O yıllarda tek tük evlerin olduğu cadde boyunca poyraza karşı elimiz ayağımız donmuş vaziyette yüksekokula giderdik. (Şimdilerde Çanakkale Belediyesi Çocuk Kültür Evi’nin olduğu Bayrak Sokak’taki yer.)
.
Ordu Sokak’tan,
Gül Sokak’tan
Tahta Köprü’den,
Çarşı Caddesi’nden,
Endüstri Meslek Lisesi’nden geçerken,
Hep “Zaman makinesinde” gibiyimdir.
Yaşarın o eski günleri…
.
Bir arkadaşıma rastlasam eski günleri yâd ederken yine gezeriz beraber zaman makinesi ile.
.
Eski bir ev görsem, hatıraları canlanır gözümde, yaşarım yeniden sanki.
.
Havra’nın yanından geçerken hep takılır gözüm o sokağın tabelasına.
“Yaşar Yohay Sokak”
Asıl ismi Aşer’di.
“Yahudi Yaşar” derdi herkes de, o kızardı:
“Ben Yahudi değilim, Musevi’yim” derdi.
Rahmetliyi anmadan olmaz o sokaktan geçerken.

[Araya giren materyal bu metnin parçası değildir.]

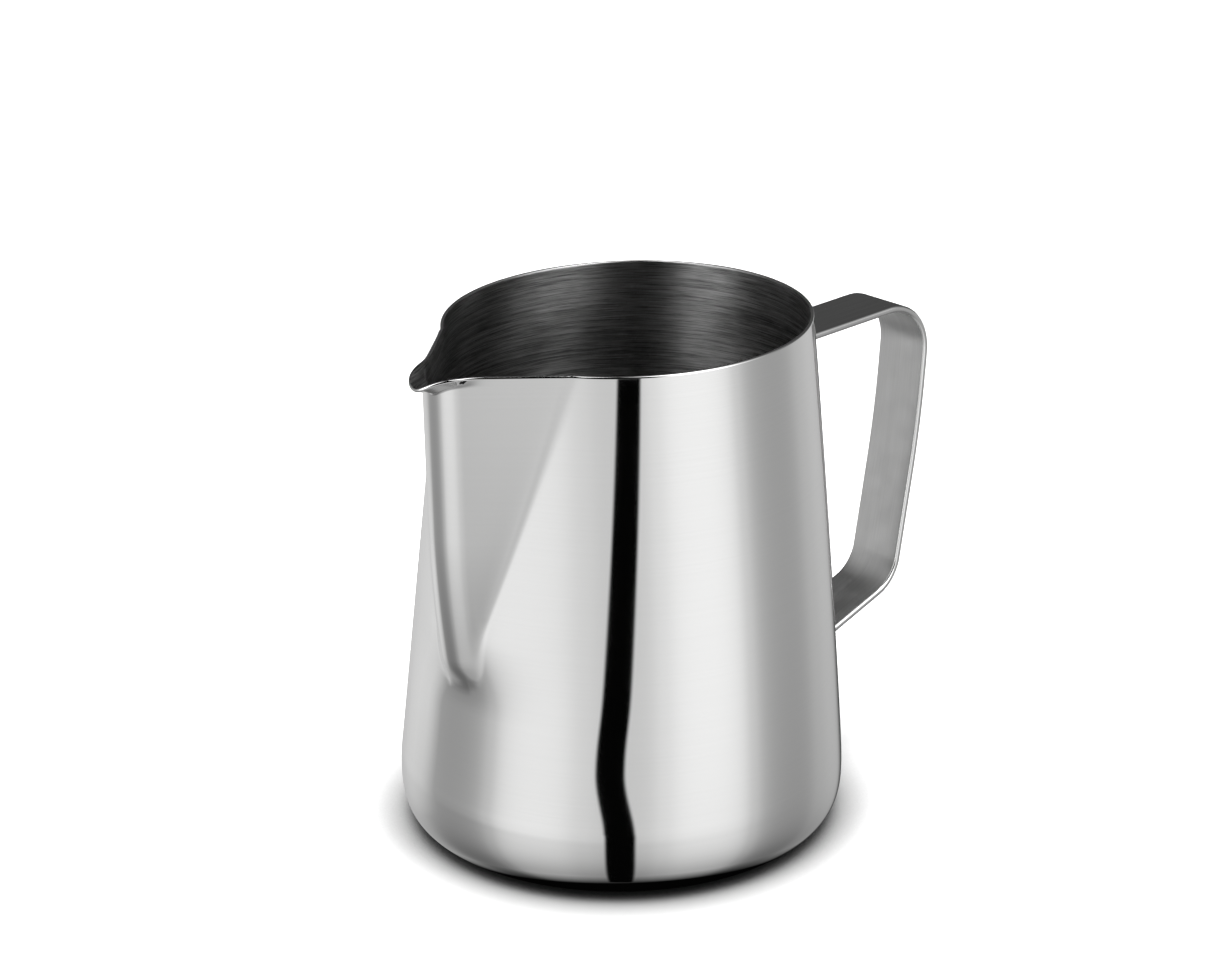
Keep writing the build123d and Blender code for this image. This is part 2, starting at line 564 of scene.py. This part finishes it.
def steel(name, dark, light, smooth, rough, line_height, along,
          patch_size=default_patch_size, anisotropy=0.0, turned=False):
    """A steel finish: colour and roughness drift with the brushing, and its lines stand up a little.

    Dark and light are the two ends of its colour, smooth and rough those of its roughness."""
    material = bpy.data.materials.new(name)
    material.use_nodes = True
    tree = material.node_tree
    tree.nodes.clear()
    nodes = Nodes(tree)
    shader = nodes.add("ShaderNodeBsdfPrincipled", {"Metallic": 1.0, "Anisotropic": anisotropy})
    if turned:
        shader.inputs["Anisotropic Rotation"].default_value = 0.25
    output = nodes.add("ShaderNodeOutputMaterial")
    tree.links.new(shader.outputs["BSDF"], output.inputs["Surface"])

    lines = nodes.add("ShaderNodeGroup", node_tree=brushing)
    for label, value in zip(("Along X", "Along Y", "Along Z"), along):
        lines.inputs[label].default_value = value
    lines.inputs["Patch Size"].default_value = patch_size
    wear_and_glint = nodes.add("ShaderNodeGroup", node_tree=edge_wear_and_glint)

    tone = 0.0
    for label, weight in (("Broad Lines", 0.3), ("Lines", 0.55), ("Patches", 0.15)):
        tone = nodes.maths("MULTIPLY_ADD", lines.outputs[label], weight, tone)
    tone = nodes.remap(tone, 0.36, 0.64)
    # Convex edges lightened: rubbed wear together with a painted glint.
    tone = nodes.maths("MAXIMUM", tone, wear_and_glint.outputs["Wear And Glint"])
    colour = nodes.add("ShaderNodeMix", data_type="RGBA")
    nodes.feed(colour.inputs["Factor"], tone)
    colour.inputs["A"].default_value = (*dark, 1)
    colour.inputs["B"].default_value = (*light, 1)
    tree.links.new(colour.outputs["Result"], shader.inputs["Base Color"])

    drift = 0.0
    for label, weight in (("Patches", 0.6), ("Lines", 0.4)):
        drift = nodes.maths("MULTIPLY_ADD", lines.outputs[label], weight, drift)
    nodes.feed(shader.inputs["Roughness"], nodes.remap(drift, 0.35, 0.65, smooth, rough))

    bump = nodes.add("ShaderNodeBump", {"Strength": 1.0, "Distance": line_height})
    nodes.feed(bump.inputs["Height"], lines.outputs["Lines"])
    tree.links.new(bump.outputs["Normal"], shader.inputs["Normal"])
    if turned:
        tangent = nodes.add("ShaderNodeTangent", direction_type="RADIAL", axis="Z")
        tree.links.new(tangent.outputs[0], shader.inputs["Tangent"])
    return material


# Brushing lines to the metre along X, Y and Z.
round_lines = (18.0, 18.0, 5000.0)
turned_lines = (150.0, 150.0, 6500.0)
strap_lines = (60.0, 2500.0, 60.0)
weld_lines = (700.0, 700.0, 700.0)

mirror_steel = steel(
    "mirror polished steel", (0.885, 0.885, 0.88), (0.90, 0.90, 0.895), 0.05, 0.07,
    0.1 * micron, round_lines,
)
# The turned satin lines are real; the low colour, down to 0.17, is painted shade that darkens the hollow
# inside.
satin_inside_with_painted_shade = steel(
    "satin turned inside, painted shade", (0.17, 0.17, 0.17), (0.62, 0.62, 0.62), 0.30, 0.36,
    3.0 * micron, turned_lines, anisotropy=0.9, turned=True,
)
strap_steel = steel(
    "polished strap", (0.82, 0.82, 0.815), (0.90, 0.90, 0.895), 0.09, 0.14,
    0.4 * micron, strap_lines,
)
strap_satin = steel(
    "satin strap underside", (0.84, 0.84, 0.835), (0.92, 0.92, 0.915), 0.34, 0.44,
    1.5 * micron, strap_lines, patch_size=250.0,
)
weld_steel = steel(
    "brushed weld metal", (0.44, 0.42, 0.40), (0.68, 0.67, 0.65), 0.26, 0.42,
    10.0 * micron, weld_lines, patch_size=400.0,
)


# ---------------------------------------------------------------- pieces on the frame

def finish_piece(piece, slot, *materials):
    """Give a piece its materials and its body. The slot argument is not used."""
    for material in materials:
        piece.data.materials.append(material)
    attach(piece, "root")


body = make_body()
finish_piece(body, "body_steel", mirror_steel, satin_inside_with_painted_shade)
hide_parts("pitcher_body")

strap = make_handle()
finish_piece(strap, "handle_steel", strap_steel, strap_satin)
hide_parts("handle_strap")

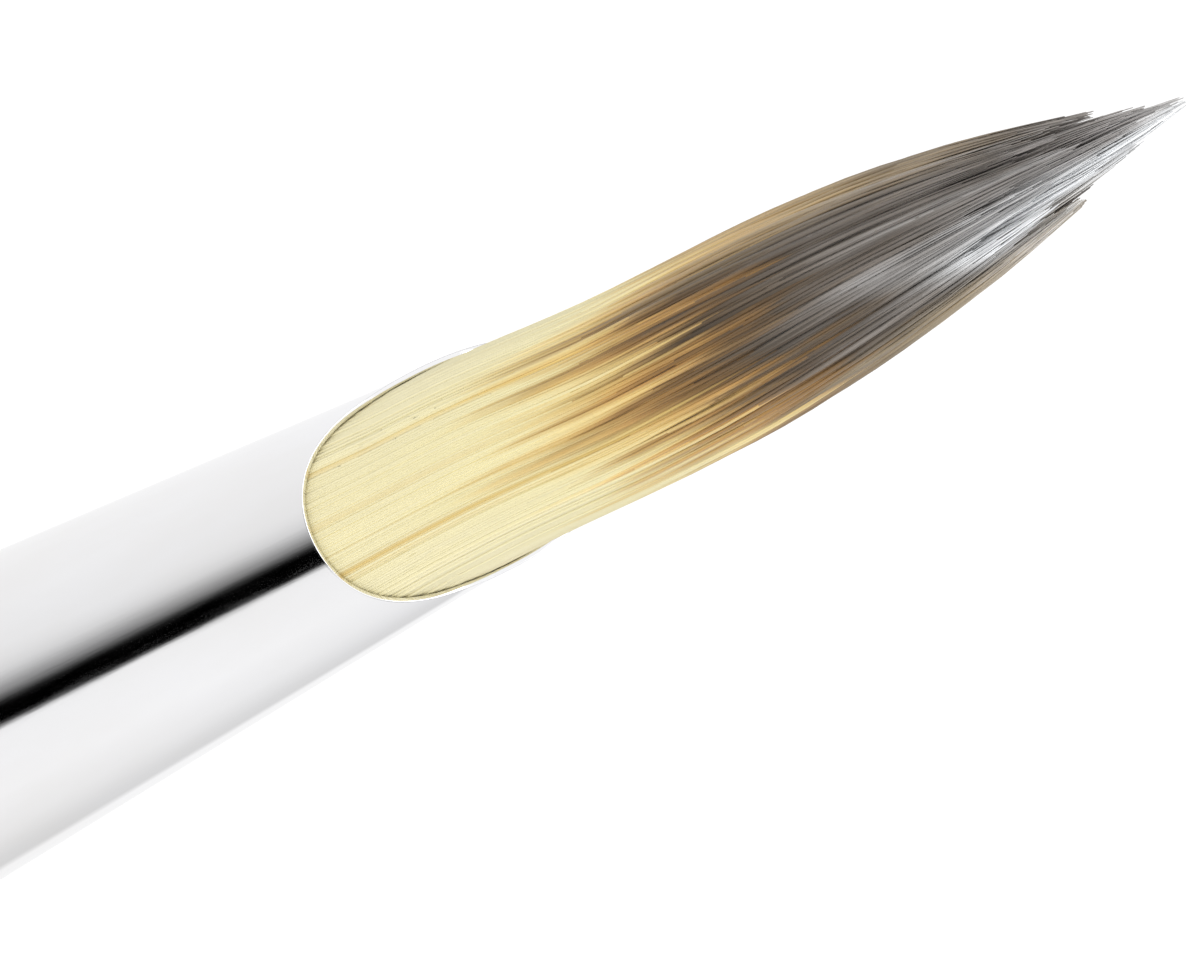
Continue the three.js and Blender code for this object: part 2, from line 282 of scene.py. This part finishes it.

Hemen ileride yazlık Emek Sineması’nın otoparka dönüşmüş hali sıkar yüreğimi.
İçimden hep, “Şurayı kiralasam da tiyatro salonu yapsam” derim nedense?
Veya belediye duysa sesimi…
.
Cumhuriyet Meydanında okullarca kutladığımız o muhteşem bayramları hatırlarım,
Stadyumda yaşanan o heyecanları hatırlarım…
.
Ama yıkılan:
Garaj yok mesela (Belediye İş Merkezinin oradaki ile yeni Belediye Binasının oradaki)
Ne anılar saklıydı hâlbuki.
Askere giderken,
Yurt dışından gelirken,
Eşimi okuluna yolcu ederken,
Ankara’ya kursa giderken…
.
Ya Belediye Düğün Salonu,
Yazlık ve kışlık sinemalar,
İskele’deki benim nikâhımın da kıyıldığı yıkılan belediye binası,
Hasan Amcanın eczanesi,
Emek ve Samanyolu Pastanesi,
Belediye plajı…
.
Zaman makinesi yok benim için artık.
Makineyi yok edenler,
Sürekli yakıp, yıkanlar düşünüyor mu acaba?
Anıları yok ettiklerini…
.
Zaman makinesi olmayınca, torununu yanına alıp gezdireceği hiçbir şey kalmıyor.
Ve insan şehre gittikçe yabancılaşıyor.
.
Yaşımız yeter mi bilemem.
Eğer zaman makinesi icat edilirse benim için gezip yaşayın anlattıklarımı.